Ahh, but we’re not talking about a seasoned prosecutor; we’re talking about another one of Trump’s stooges who signed on to prosecute James for alleged bank fraud, replacing at least two seasoned prosecutors who were fired by the Trump administration for opposing the charges they believed had no merit.
But again, this is what happens when the president hands an important position to a loyalist instead of someone with experience.
Here’s what the New York Times reported about Halligan last month:
As one of his personal lawyers, Ms. Halligan, a go-for-the-jugular loyalist who is comfortable on television, denounced the F.B.I. when agents seized classified documents in 2022 from Mar-a-Lago, Mr. Trump’s private club and residence in Florida. As a White House special assistant, she has taken the lead in scrutinizing exhibits at the Smithsonian Institution for “improper ideology.”
Lacking from her background altogether, however, is any experience in working as a prosecutor or overseeing the complex national security cases that regularly pass through the Eastern District of Virginia. Court records show that Ms. Halligan, who has largely spent her career handling insurance matters in Florida, has filed appearances in only a handful of federal cases during her decade in the law — all of them as one of Mr. Trump’s personal lawyers.
Oh, that’s right — Halligan, who is in no way a historian, is the very same attorney Trump consulted in his agenda to rid the Smithsonian of non-whitewashed Black history.

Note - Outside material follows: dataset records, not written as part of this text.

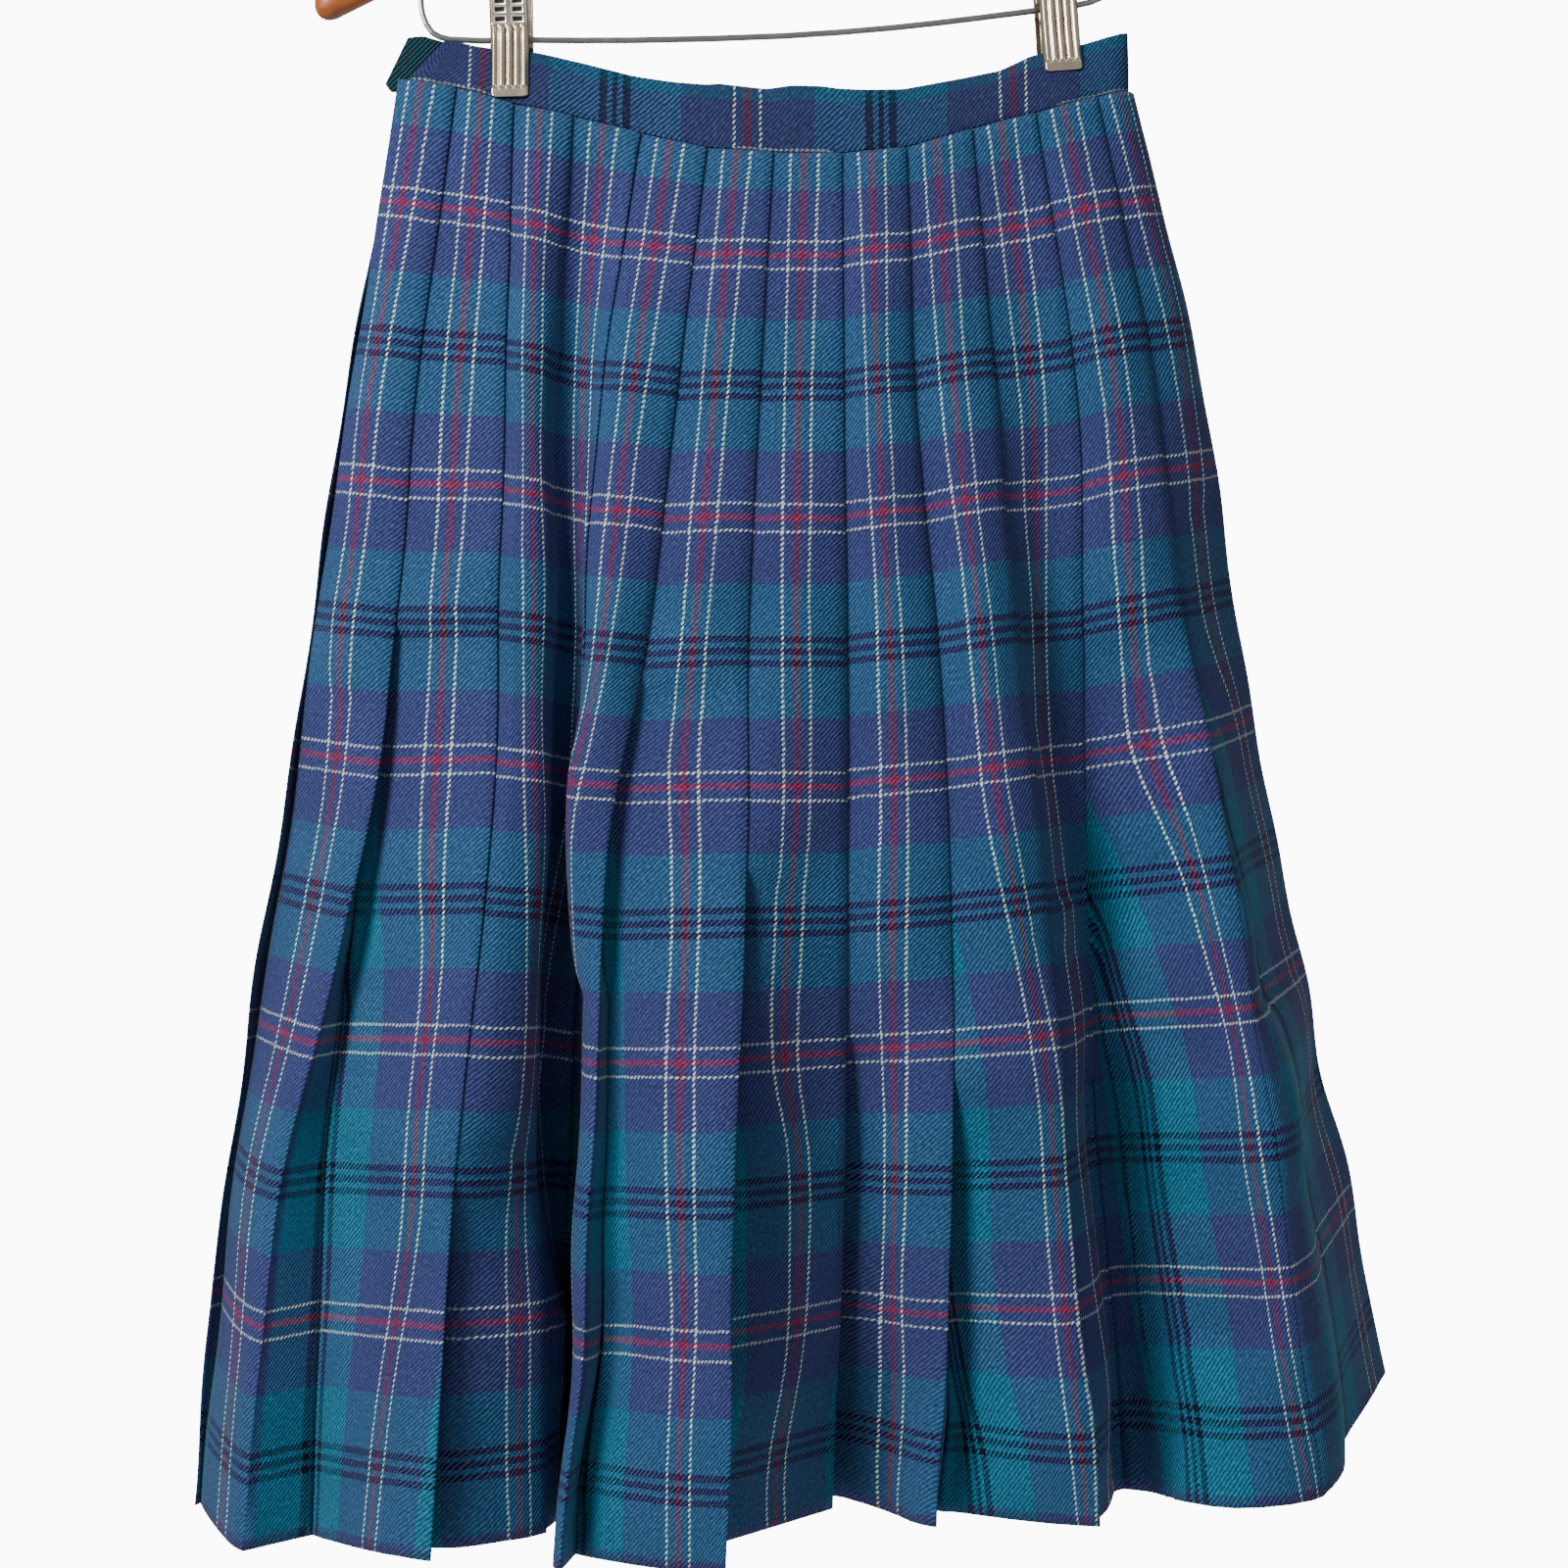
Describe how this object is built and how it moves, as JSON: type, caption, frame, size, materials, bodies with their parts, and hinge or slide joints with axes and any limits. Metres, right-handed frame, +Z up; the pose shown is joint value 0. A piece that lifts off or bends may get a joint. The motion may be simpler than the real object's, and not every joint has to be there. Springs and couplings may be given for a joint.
{
  "type": "pleated a-line skirt on a clip hanger",
  "caption": "Knife-pleated a-line skirt in wool tartan with a plain waistband, hanging by two clips from a wooden hanger with a wire bar and a hook.",
  "frame": {"origin": "inside top of the hook, where it lies on a rail", "axes": "+Z up, -Y towards the skirt's front, +X to the right as seen from the front"},
  "size_m": [0.5812, 0.2463, 0.8805],
  "materials": {
    "tartan": "matte twill tartan in navy, teal, black, cream and red",
    "band_tartan": "the same tartan cut as a band",
    "tab_cloth": "dark green facing side of the band's end",
    "wood": "glossy orange-brown varnish",
    "chrome": "polished, pressed sheet",
    "bar_steel": "dull drawn wire",
    "hook_steel": "bright drawn wire"
  },
  "bodies": {
    "root": {"front_panel": "tartan", "back_panel": "tartan", "waistband": "band_tartan", "underlap_tab": "tab_cloth", "wooden_arm": "wood", "hook": "hook_steel", "wire_bar": "bar_steel", "clip_left_front_jaw": "chrome", "clip_left_back_jaw": "chrome", "clip_left_spring": "bar_steel", "clip_right_front_jaw": "chrome", "clip_right_back_jaw": "chrome", "clip_right_spring": "bar_steel"}
  },
  "joints": []
}
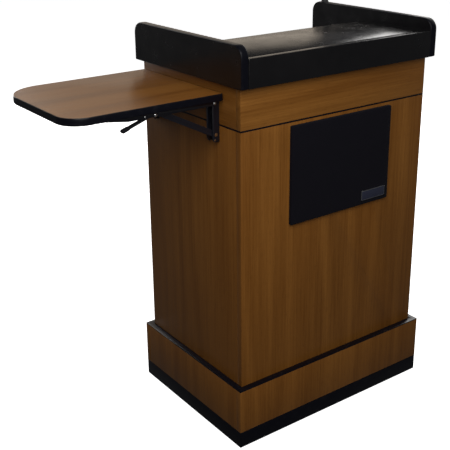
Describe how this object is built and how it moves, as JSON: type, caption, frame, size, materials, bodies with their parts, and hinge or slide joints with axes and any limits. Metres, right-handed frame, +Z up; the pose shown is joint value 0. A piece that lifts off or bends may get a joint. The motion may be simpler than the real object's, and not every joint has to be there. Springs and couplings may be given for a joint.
{
  "type": "presentation lectern",
  "caption": "Freestanding walnut-laminate lectern with winged black top, folding side shelf, keyboard tray, loudspeaker, gooseneck microphone, rear doors and hidden casters.",
  "frame": {"origin": "middle of the whole object's bounding box in X and Y, on the floor plane under the casters", "axes": "+Z up; -Y faces the audience and +Y the presenter; the side shelf is at -X"},
  "size_m": [1.1132, 0.5462, 1.4784],
  "materials": {
    "walnut_laminate": "satin walnut laminate, straight vertical grain",
    "black_laminate": "satin black laminate with a fine pebble",
    "black_edge": "glossy black edge moulding",
    "grille_cloth": "plain woven black speaker cloth",
    "badge_plate": "blank satin plate in a dark border",
    "black_steel": "black powder coat",
    "zinc_steel": "bright zinc plating",
    "caster_rubber": "moulded grey-black tread",
    "speaker_paper": "treated black paper cone",
    "black_plastic": "fine textured black plastic"
  },
  "bodies": {
    "cabinet": {"left_side_panel": "walnut_laminate", "right_side_panel": "walnut_laminate", "front_panel": "walnut_laminate", "floor_panel": "walnut_laminate", "inner_shelf": "walnut_laminate", "divider_panel": "walnut_laminate", "seam_trim": "black_edge", "upper_front_panel": "walnut_laminate", "upper_left_panel": "walnut_laminate", "upper_right_panel": "walnut_laminate", "left_wing": "black_laminate", "right_wing": "black_laminate", "front_fascia": "black_laminate", "work_surface": "black_laminate", "reading_surface": "black_laminate", "paper_stop": "black_edge", "skirt_front": "walnut_laminate", "skirt_rear": "walnut_laminate", "skirt_left": "walnut_laminate", "skirt_right": "walnut_laminate", "skirt_cap": "black_edge", "kick_frame": "black_edge", "tray_slide_left": "zinc_steel", "tray_slide_right": "zinc_steel", "speaker_grille": "grille_cloth", "badge": "badge_plate", "speaker_basket": "black_steel", "speaker_cone": "speaker_paper", "amplifier": "black_steel", "front_wall_leg": "black_steel", "rear_wall_leg": "black_steel", "mic_socket": "black_plastic"},
    "side_shelf": {"side_shelf": "walnut_laminate", "shelf_edge_trim": "black_edge", "front_arm": "black_steel", "rear_arm": "black_steel"},
    "front_strut": {"front_strut": "black_steel"},
    "rear_strut": {"rear_strut": "black_steel"},
    "front_release_lever": {"front_release_lever": "black_steel"},
    "rear_release_lever": {"rear_release_lever": "black_steel"},
    "left_door": {"left_door": "walnut_laminate", "left_door_pull": "black_steel"},
    "right_door": {"right_door": "walnut_laminate", "right_door_pull": "black_steel"},
    "door_lock": {"door_lock": "zinc_steel"},
    "keyboard_tray": {"keyboard_tray": "black_laminate"},
    "volume_knob": {"volume_knob": "black_plastic"},
    "tone_knob": {"tone_knob": "black_plastic"},
    "power_rocker": {"power_rocker": "black_plastic"},
    "gooseneck_lower": {"gooseneck_lower": "black_steel"},
    "gooseneck_upper": {"gooseneck_upper": "black_steel", "mic_head": "black_plastic"},
    "caster_fork_front_left": {"caster_fork_front_left": "zinc_steel"},
    "caster_wheel_front_left": {"caster_wheel_front_left": "caster_rubber"},
    "caster_fork_front_right": {"caster_fork_front_right": "zinc_steel"},
    "caster_wheel_front_right": {"caster_wheel_front_right": "caster_rubber"},
    "caster_fork_rear_left": {"caster_fork_rear_left": "zinc_steel"},
    "caster_wheel_rear_left": {"caster_wheel_rear_left": "caster_rubber"},
    "caster_fork_rear_right": {"caster_fork_rear_right": "zinc_steel"},
    "caster_wheel_rear_right": {"caster_wheel_rear_right": "caster_rubber"}
  },
  "joints": [
    {"name": "shelf_fold", "type": "hinge", "parent": "cabinet", "child": "side_shelf", "pos_m": [-0.13865, 0.0004, 0.969], "axis": [0, -1, 0], "range_deg": [0, 90]},
    {"name": "front_strut_turn", "type": "hinge", "parent": "cabinet", "child": "front_strut", "pos_m": [-0.13365, -0.1466, 0.885], "axis": [0, -1, 0], "range_deg": [0, 116.69]},
    {"name": "front_lever_squeeze", "type": "hinge", "parent": "side_shelf", "child": "front_release_lever", "pos_m": [-0.31265, -0.1406, 0.966], "axis": [0, 1, 0], "range_deg": [0, 18.01]},
    {"name": "rear_strut_turn", "type": "hinge", "parent": "cabinet", "child": "rear_strut", "pos_m": [-0.13365, 0.1449, 0.885], "axis": [0, -1, 0], "range_deg": [0, 116.69]},
    {"name": "rear_lever_squeeze", "type": "hinge", "parent": "side_shelf", "child": "rear_release_lever", "pos_m": [-0.31265, 0.1509, 0.966], "axis": [0, 1, 0], "range_deg": [0, 18.01]},
    {"name": "left_door_hinge", "type": "hinge", "parent": "cabinet", "child": "left_door", "pos_m": [-0.10325, 0.2069, 0.537], "axis": [0, 0, 1], "range_deg": [0, 110]},
    {"name": "right_door_hinge", "type": "hinge", "parent": "cabinet", "child": "right_door", "pos_m": [0.51795, 0.2069, 0.537], "axis": [0, 0, -1], "range_deg": [0, 110]},
    {"name": "door_lock_turn", "type": "hinge", "parent": "right_door", "child": "door_lock", "pos_m": [0.24335, 0.1954, 0.64], "axis": [0, -1, 0], "range_deg": [0, 90]},
    {"name": "tray_slide", "type": "slide", "parent": "cabinet", "child": "keyboard_tray", "axis": [0, 1, 0], "range_m": [0, 0.28]},
    {"name": "volume_turn", "type": "hinge", "parent": "cabinet", "child": "volume_knob", "pos_m": [0.14735, 0.1354, 0.55215], "axis": [0, -1, 0], "range_deg": [0, 300]},
    {"name": "tone_turn", "type": "hinge", "parent": "cabinet", "child": "tone_knob", "pos_m": [0.09735, 0.1354, 0.55215], "axis": [0, -1, 0], "range_deg": [0, 300]},
    {"name": "power_press", "type": "hinge", "parent": "cabinet", "child": "power_rocker", "pos_m": [-0.06165, 0.1254, 0.55215], "axis": [-1, 0, 0], "range_deg": [0, 16]},
    {"name": "mic_tilt", "type": "hinge", "parent": "cabinet", "child": "gooseneck_lower", "pos_m": [0.53985, 0.1819, 1.1578], "axis": [-0.6, -0.8, 0], "range_deg": [-40, 40]},
    {"name": "gooseneck_bend", "type": "hinge", "parent": "gooseneck_lower", "child": "gooseneck_upper", "pos_m": [0.53985, 0.1819, 1.3003], "axis": [-0.6, -0.8, 0], "range_deg": [-40, 40]},
    {"name": "caster_swivel_front_left", "type": "hinge", "parent": "cabinet", "child": "caster_fork_front_left", "pos_m": [-0.02265, -0.1526, 0.106], "axis": [0, 0, 1], "continuous": true},
    {"name": "caster_roll_front_left", "type": "hinge", "parent": "caster_fork_front_left", "child": "caster_wheel_front_left", "pos_m": [-0.02265, -0.1286, 0.0375], "axis": [1, 0, 0], "continuous": true},
    {"name": "caster_swivel_front_right", "type": "hinge", "parent": "cabinet", "child": "caster_fork_front_right", "pos_m": [0.43735, -0.1526, 0.106], "axis": [0, 0, 1], "continuous": true},
    {"name": "caster_roll_front_right", "type": "hinge", "parent": "caster_fork_front_right", "child": "caster_wheel_front_right", "pos_m": [0.43735, -0.1286, 0.0375], "axis": [1, 0, 0], "continuous": true},
    {"name": "caster_swivel_rear_left", "type": "hinge", "parent": "cabinet", "child": "caster_fork_rear_left", "pos_m": [-0.02265, 0.1074, 0.106], "axis": [0, 0, 1], "continuous": true},
    {"name": "caster_roll_rear_left", "type": "hinge", "parent": "caster_fork_rear_left", "child": "caster_wheel_rear_left", "pos_m": [-0.02265, 0.1314, 0.0375], "axis": [1, 0, 0], "continuous": true},
    {"name": "caster_swivel_rear_right", "type": "hinge", "parent": "cabinet", "child": "caster_fork_rear_right", "pos_m": [0.43735, 0.1074, 0.106], "axis": [0, 0, 1], "continuous": true},
    {"name": "caster_roll_rear_right", "type": "hinge", "parent": "caster_fork_rear_right", "child": "caster_wheel_rear_right", "pos_m": [0.43735, 0.1314, 0.0375], "axis": [1, 0, 0], "continuous": true}
  ],
  "couplings": [
    {"joint": "front_strut_turn", "follows": "shelf_fold", "ratio": 1.2964},
    {"joint": "front_lever_squeeze", "follows": "shelf_fold", "ratio": 0.2},
    {"joint": "rear_strut_turn", "follows": "shelf_fold", "ratio": 1.2964},
    {"joint": "rear_lever_squeeze", "follows": "shelf_fold", "ratio": 0.2}
  ]
}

“I would say that improper ideology would be weaponizing history,” Halligan said earlier this year, according to the Washington Post. “We don’t need to overemphasize the negative to teach people that certain aspects of our nation’s history may have been bad.”
So, the white woman put in charge of deciding how much Black history is too much Black history, despite having no experience as a historian, has also been put in charge of what easily appears to be a bogus, vengeful prosecution against an accomplished Black woman, despite having no experience as a prosecutor.